Camel Racing with Robot Jockeys
The robots, weighing only a few pounds and made to look like tiny jockeys, have taken the place of children as the preferred jockey for camel racing in Abu Dhabi.
Camel racing, in one form or another, has been part of Arabian culture for generations, with some historians tracing races to the seventh century. Camels are viewed as magnificent creatures here - there are even camel beauty pageants - and racing is seen as a unifying activity, a sport that brings together people of all backgrounds, whether royals or paupers, businessmen or laborers.
Racing in the U.A.E. became more organized in the 1980s and ’90s, when Zayed bin Sultan al-Nahyan, the first president of the federation, oversaw construction of several racetracks. As races became more competitive and prize money grew, many camel owners began to use lightweight children as jockeys, some as young as 2 or 3, importing them from countries like Bangladesh, Afghanistan, Pakistan and Sudan. Falls and critical injuries were common. Trading, bartering and kidnapping of child jockeys, as well as accusations of physical and sexual abuse, were frighteningly frequent, too. At one point, it was estimated that 40,000 child jockeys were being used across the Persian Gulf.

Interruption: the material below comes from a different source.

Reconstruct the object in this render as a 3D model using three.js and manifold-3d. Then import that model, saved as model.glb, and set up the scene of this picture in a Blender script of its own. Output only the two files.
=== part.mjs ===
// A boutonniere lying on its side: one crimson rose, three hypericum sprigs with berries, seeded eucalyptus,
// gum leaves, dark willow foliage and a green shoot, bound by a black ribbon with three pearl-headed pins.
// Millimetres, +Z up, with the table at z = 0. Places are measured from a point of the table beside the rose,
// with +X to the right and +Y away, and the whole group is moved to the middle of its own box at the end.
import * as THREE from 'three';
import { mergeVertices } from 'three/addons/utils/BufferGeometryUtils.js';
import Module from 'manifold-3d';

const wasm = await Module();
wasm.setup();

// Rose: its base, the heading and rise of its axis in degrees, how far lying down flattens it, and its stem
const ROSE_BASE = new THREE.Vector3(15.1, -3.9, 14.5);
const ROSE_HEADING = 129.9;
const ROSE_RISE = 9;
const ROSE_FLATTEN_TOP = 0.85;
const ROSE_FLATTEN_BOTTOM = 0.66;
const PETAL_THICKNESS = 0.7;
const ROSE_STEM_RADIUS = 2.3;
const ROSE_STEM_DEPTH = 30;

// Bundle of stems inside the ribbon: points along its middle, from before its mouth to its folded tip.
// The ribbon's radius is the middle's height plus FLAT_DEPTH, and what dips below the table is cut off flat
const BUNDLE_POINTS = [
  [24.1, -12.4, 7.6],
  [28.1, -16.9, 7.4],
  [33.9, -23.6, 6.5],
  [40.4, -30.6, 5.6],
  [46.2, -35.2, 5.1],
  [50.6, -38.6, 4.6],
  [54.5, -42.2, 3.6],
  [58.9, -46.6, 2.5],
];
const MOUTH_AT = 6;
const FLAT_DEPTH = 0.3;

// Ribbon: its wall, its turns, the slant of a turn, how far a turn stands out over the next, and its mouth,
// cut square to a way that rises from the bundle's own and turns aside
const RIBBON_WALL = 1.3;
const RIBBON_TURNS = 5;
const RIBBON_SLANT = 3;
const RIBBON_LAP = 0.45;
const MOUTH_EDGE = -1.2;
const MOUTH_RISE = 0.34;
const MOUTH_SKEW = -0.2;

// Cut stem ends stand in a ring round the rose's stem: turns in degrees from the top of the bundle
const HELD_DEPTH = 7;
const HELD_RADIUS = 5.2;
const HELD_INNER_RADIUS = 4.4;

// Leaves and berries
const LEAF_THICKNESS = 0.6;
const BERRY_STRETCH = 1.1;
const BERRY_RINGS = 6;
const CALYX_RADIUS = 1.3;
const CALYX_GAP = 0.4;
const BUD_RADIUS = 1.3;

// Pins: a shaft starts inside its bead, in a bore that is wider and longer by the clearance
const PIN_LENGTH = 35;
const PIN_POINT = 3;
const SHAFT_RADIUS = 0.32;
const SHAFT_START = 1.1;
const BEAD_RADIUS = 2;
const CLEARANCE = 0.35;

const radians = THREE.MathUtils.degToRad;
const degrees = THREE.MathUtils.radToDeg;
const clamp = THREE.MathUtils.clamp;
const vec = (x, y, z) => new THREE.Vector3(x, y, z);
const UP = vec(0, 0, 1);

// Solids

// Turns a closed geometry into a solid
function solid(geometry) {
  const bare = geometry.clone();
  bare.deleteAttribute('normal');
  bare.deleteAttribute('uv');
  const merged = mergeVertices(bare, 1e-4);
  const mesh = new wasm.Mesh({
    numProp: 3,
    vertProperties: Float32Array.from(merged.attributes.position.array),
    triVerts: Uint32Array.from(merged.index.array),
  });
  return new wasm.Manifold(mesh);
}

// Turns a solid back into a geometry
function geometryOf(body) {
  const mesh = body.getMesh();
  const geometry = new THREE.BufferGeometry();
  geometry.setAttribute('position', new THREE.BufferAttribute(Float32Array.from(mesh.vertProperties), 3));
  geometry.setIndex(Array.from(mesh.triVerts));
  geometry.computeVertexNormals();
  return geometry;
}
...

The horrors of that human trafficking left a scar for the sport that lingers even now, 12 years after the practice was officially banned in the U.A.E. Some owners said quietly that they still might prefer to have human jockeys - though none would say so publicly - but a majority, perhaps recognizing the troubling perception of having children ride animals that stand 6 feet tall and can run up to 40 miles per hour, unabashedly praised the technology now widely used instead: robots.

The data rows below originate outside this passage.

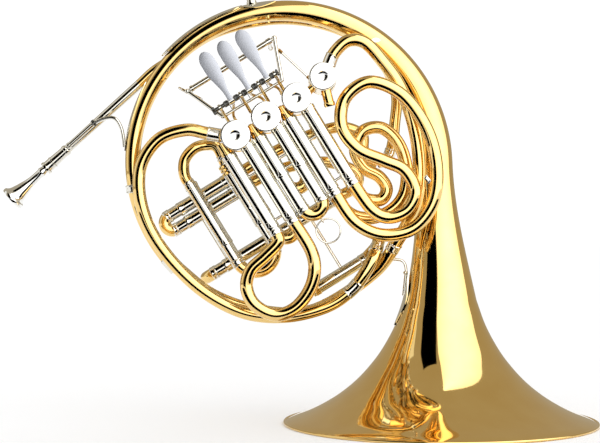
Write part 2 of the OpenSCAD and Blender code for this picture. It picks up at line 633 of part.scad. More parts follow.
module linkage_bracket() color("silver") {
    row_rod([main_legs[0] + 6.5, 50, main_y], [main_legs[1] - 6.5, 50, main_y], 1.4);
    row_rod([-23.8, 66, main_y - 6.5], [-23.8, 66, f_y], 1.2);
    row_rod([20, f_tune_v + 6.5, rear_y], [20, 162, rear_y], 1.6);
    row_rod([-72, b_flat_tune_v[1] + 6.5, rear_y], [-72, f_tune_v - 6.5, rear_y], 1.6);
    row_rod([-60, b_flat_tune_v[0], rear_y - 6.5], [-60, b_flat_tune_v[0], main_y + 6], 1.4);
}

bell_flare();
bell_rim_bead();
bell_tail();
tail_ferrules();
top_guard();
lyre_holder();
bell_brace();
first_branch();
feed_branch();
leadpipe();
leadpipe_crook();
leadpipe_brace();
mouthpiece_receiver();
mouthpiece();
rear_crook();
linkage_bracket();
valve_casing_1();
valve_casing_2();
valve_casing_3();
change_valve_casing();
valve_knuckles();
valve_cap_1();
valve_cap_2();
valve_cap_3();
change_valve_cap();
bearing_plates();
cork_bumpers();
rotor_1();
rotor_2();
rotor_3();
change_rotor();
stop_arm_1();
stop_arm_2();
stop_arm_3();
change_stop_arm();
lever_bridge();
lever_hinge_rod();
lever_springs();
finger_lever_1();
finger_lever_2();
finger_lever_3();
thumb_lever();
thumb_hinge_rod();
change_link();
f_slide_sleeves();
b_flat_slide_sleeves();
tuning_slide_sleeves();
f_slide_1();
f_slide_2();
f_slide_3();
b_flat_slide_1();
b_flat_slide_2();
b_flat_slide_3();
main_tuning_slide();
f_tuning_slide();
b_flat_tuning_slide();
pull_ring();
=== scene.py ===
"""A double french horn standing on its bell: the looks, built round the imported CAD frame.

Pieces are in metres in the frame's axes. Routes are in millimetres, most of them in the valve
row's own (u, v) directions: u runs along the row of valves and v runs down the slides.
"""

import json
import math

import bmesh
import bpy
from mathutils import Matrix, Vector


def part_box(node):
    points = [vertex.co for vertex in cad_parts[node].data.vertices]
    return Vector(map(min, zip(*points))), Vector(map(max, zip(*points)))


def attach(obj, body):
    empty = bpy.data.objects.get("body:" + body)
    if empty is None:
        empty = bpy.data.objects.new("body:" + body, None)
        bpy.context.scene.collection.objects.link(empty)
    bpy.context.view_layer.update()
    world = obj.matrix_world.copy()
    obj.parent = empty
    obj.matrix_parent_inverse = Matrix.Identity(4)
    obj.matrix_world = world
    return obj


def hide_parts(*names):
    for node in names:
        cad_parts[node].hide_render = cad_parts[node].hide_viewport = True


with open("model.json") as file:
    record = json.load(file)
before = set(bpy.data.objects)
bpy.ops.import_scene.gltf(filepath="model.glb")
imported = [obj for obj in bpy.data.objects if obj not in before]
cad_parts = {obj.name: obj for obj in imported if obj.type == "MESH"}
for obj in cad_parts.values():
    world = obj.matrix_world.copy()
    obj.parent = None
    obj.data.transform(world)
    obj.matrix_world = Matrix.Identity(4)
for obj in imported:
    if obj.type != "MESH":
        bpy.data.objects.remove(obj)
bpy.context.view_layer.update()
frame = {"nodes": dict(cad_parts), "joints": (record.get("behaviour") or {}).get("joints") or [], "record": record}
MM = 0.001
BODY = "horn_frame"
JOINTS = {j["name"]: j for j in frame["joints"]}

# ---------------------------------------------------------------- the valve row's frame
Y = Vector((0, 1, 0))
V = Vector(JOINTS["f_slide_1_pull"]["axis"]).normalized()
U = V.cross(Y).normalized()
VALVES = [Vector(JOINTS[n]["pos_m"]) for n in
          ("rotor_1_spin", "rotor_2_spin", "rotor_3_spin", "change_rotor_spin")]
ROW = Vector((VALVES[0].x, 0, VALVES[0].z))


def row(u, v, y=0.0):
    """A point given in millimetres along the row, down the slides and in depth."""
    return ROW + U * u * MM + V * v * MM + Y * y * MM


def mm(x, y, z):
    """A point given in millimetres along the frame's axes."""
    return Vector((x, y, z)) * MM


F_Y = (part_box("f_slide_2")[0][1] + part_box("f_slide_2")[1][1]) / 2 / MM
B_Y = (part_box("b_flat_slide_1")[0][1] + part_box("b_flat_slide_1")[1][1]) / 2 / MM
MAIN_Y = (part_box("main_tuning_slide")[0][1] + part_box("main_tuning_slide")[1][1]) / 2 / MM
SLIDE_R = (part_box("b_flat_slide_1")[1][1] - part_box("b_flat_slide_1")[0][1]) / 2
WALL = 0.5 * MM
BRANCH_Y = -32
REAR_Y = 22
LEAD_Y = 24
RING = mm(-154, 0, 257.5)
RING_R = 149 * MM

# ---------------------------------------------------------------- materials


def nodes_of(name):
    m = bpy.data.materials.new(name)
    m.use_nodes = True
    tree = m.node_tree
    shader = next(n for n in tree.nodes if n.type == "BSDF_PRINCIPLED")
    return m, tree, shader


def add(tree, kind, **values):
    n = tree.nodes.new(kind)
    for k, v in values.items():
        if k in n.inputs:
            n.inputs[k].default_value = v
        else:
            setattr(n, k, v)
    return n


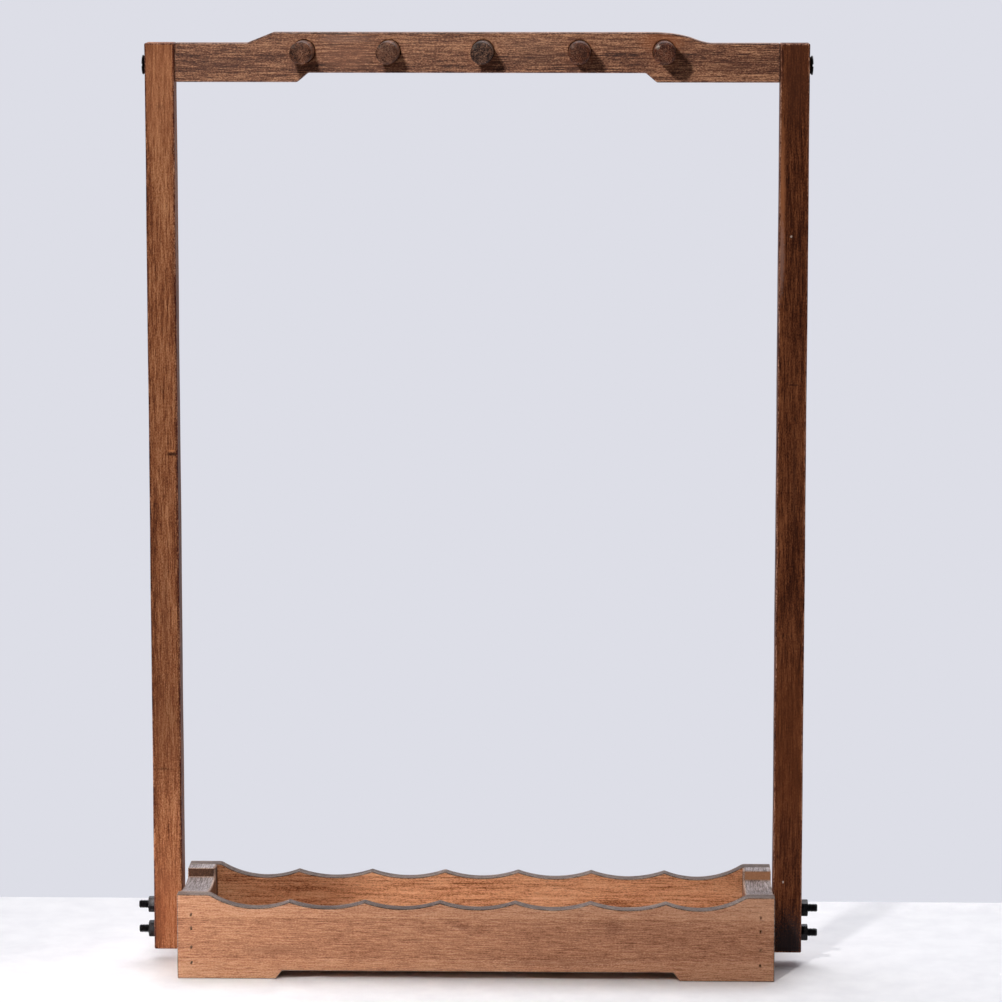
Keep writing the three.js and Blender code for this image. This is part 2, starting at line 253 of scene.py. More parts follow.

Early models of the robots, which were first produced in 2003, were cumbersome and weighed as much as 30 pounds. The camels generally did not respond well to them, and owners were put off by the difficulty of obtaining them.

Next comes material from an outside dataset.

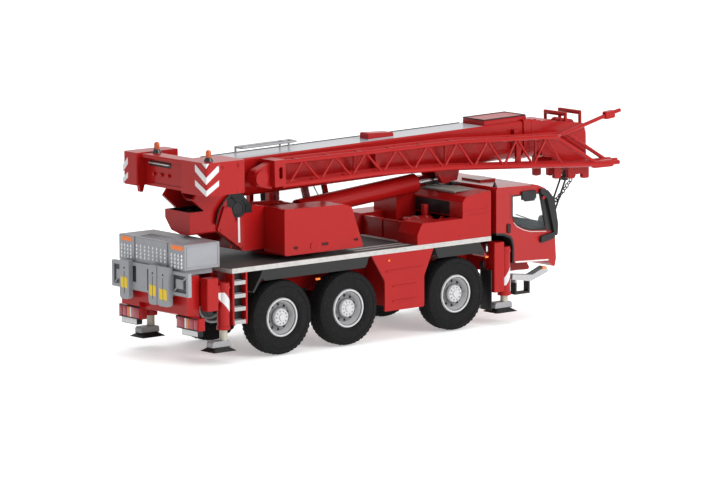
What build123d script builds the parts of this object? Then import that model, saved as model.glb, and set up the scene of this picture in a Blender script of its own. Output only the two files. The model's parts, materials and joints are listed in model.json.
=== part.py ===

In the years since, the production of the robots has become more local and more streamlined. Now, camel owners can go to numerous shops or markets in the U.A.E. to buy robots and accessories, which can even include deluxe silks (the robots are made to actually look like tiny jockeys). The latest version of the robot weighs only a few pounds.
One shop, located a quick ride (or, alternately, a leisurely stroll on a camel) from the racetrack in Dubai, advertised its wares with a display of robots in various colors outside the front door. Inside, two Pakistani men, who gave their names as Raheem and Jameel, worked at tables strewn with tools, bolts and power drills.
The Dewalt power drill is the heart and lungs of the modern robot jockey; shop workers like Raheem and Jameel order the drills in bulk and use them, and their rechargeable batteries, to construct the core of each robot. Remote-entry clickers (the kind used for cars) combine with long ribbons of plastic wrapped in cotton to make a spinning whip that can be activated from afar, and walkie-talkies allow the owner to speak to the camel from a trailing S.U.V.